The most famous higher-dimensional shape is not the hypercube, but the $n$-dimensional hypersphere $S^n$, which generalises the sphere in the same way the hypercube generalises the cube. You can learn more about the details in the references below, but qualitatively, we see a similar concentration phenomenon. Selecting two antipodal points on the sphere (analogous to two opposite corners), the boundary and volume will cluster normally around the bisecting plane.

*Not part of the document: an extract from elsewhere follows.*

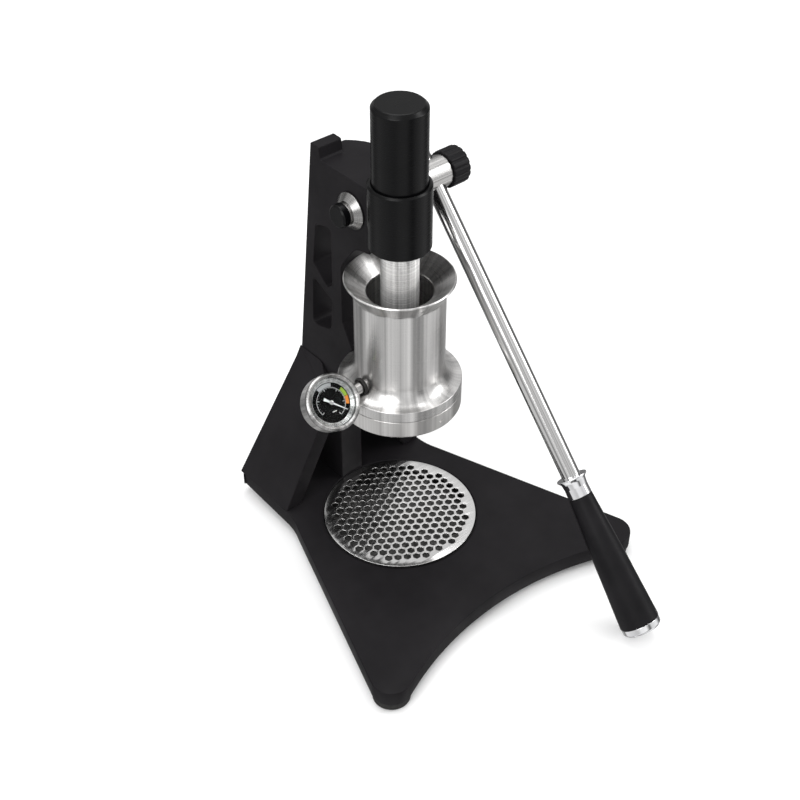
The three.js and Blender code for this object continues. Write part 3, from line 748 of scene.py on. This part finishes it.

Although concentration is the deep explanation for what’s going on here, there is a nice intuition for why the hypercube and hypersphere look the way they do. I like to think of this as the anchovy phenomenon after a talk by Geoffrey Hinton. He first considers a three-dimensional supermarket, where anchovies are with the pizza toppings, rather than the tuna and canned sardines on the other side of the supermarket where he first looks. But you can have more neighbours in higher dimensions! As Hinton puts it,
…if it had been a thirty-dimensional grocery store, they could have been near the pizza and the sardines.
If we think of one corner as pizza toppings, and the opposite corner as sardines, most points on the hypercube are like anchovies.
References
- “Geometry in Very High Dimensions”, Renato Feres.
- Computer Science Theory for the Information Age (2012), John Hopcroft and Ravi Kannan.
- Intuitive crutches for higher dimensional thinking (2016), MathOverflow post.